As trading stabilised in the period, sales were flat on a one year basis, but remained 27.3% ahead on a three-year basis. According to the group, sales have strengthened since the beginning of September following the impact of extreme heat seen in July and August.

Local Trade sales performed particularly strongly in the quarter, with the group’s TradePro customer base increasing by 10k per month to around 720k.

Nonetheless, DIY sales remained below last year, although with no signs of further softening since its July trading update. 

Its DIFM business delivered sales that were 12.2% ahead on a one year basis however as it “successfully worked” through an elevated order book. Orders in the third quarter were down against the prior year as customers took longer to commit to big ticket projects.

During the period the group completed three refits and rolled out its 30 minute click and collect service nationally. On 7 October it opened a new store in Bolton, with further new store openings in the pipeline for 2023.
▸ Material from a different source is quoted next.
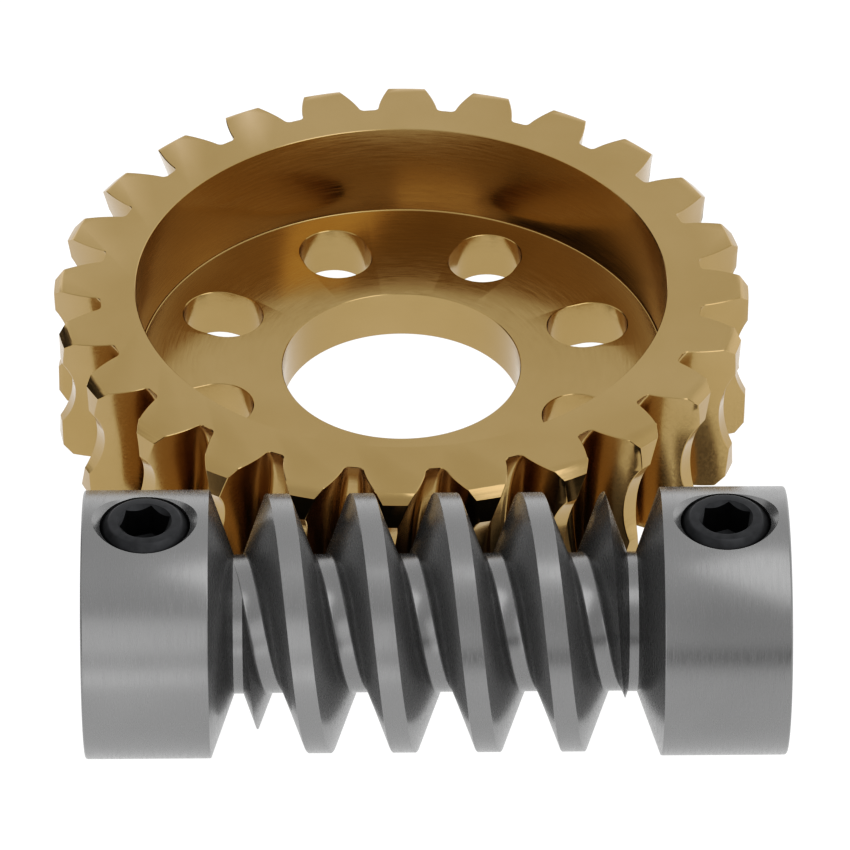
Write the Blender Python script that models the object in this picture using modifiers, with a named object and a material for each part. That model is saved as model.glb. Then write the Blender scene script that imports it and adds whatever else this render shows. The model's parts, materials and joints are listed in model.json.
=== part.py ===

Following its stable third quarter performance, it continues to expect its full year adjusted PBT to be in the range of £72-82m. Looking further ahead though, it warned that “uncertainties remain” regarding consumer confidence and operating cost inflation

In particular, it warned its costs will be impacted by rising energy prices once its energy contract ends in March 2023. It said that if energy costs were to remain at the current price cap for businesses, then its FY23 energy costs would be £7.5m higher than FY22. 

David Wood, CEO of Wickes, said: “This has been a period of further progress across all parts of the business, with customers and tradespeople continuing to come to Wickes on the strength of our value, availability and service. 

“While we are watchful of external headwinds, we are continuing to focus on our growth levers and on maintaining rigorous control of our costs. Our uniquely balanced business model leaves us well placed to continue to outperform the market.”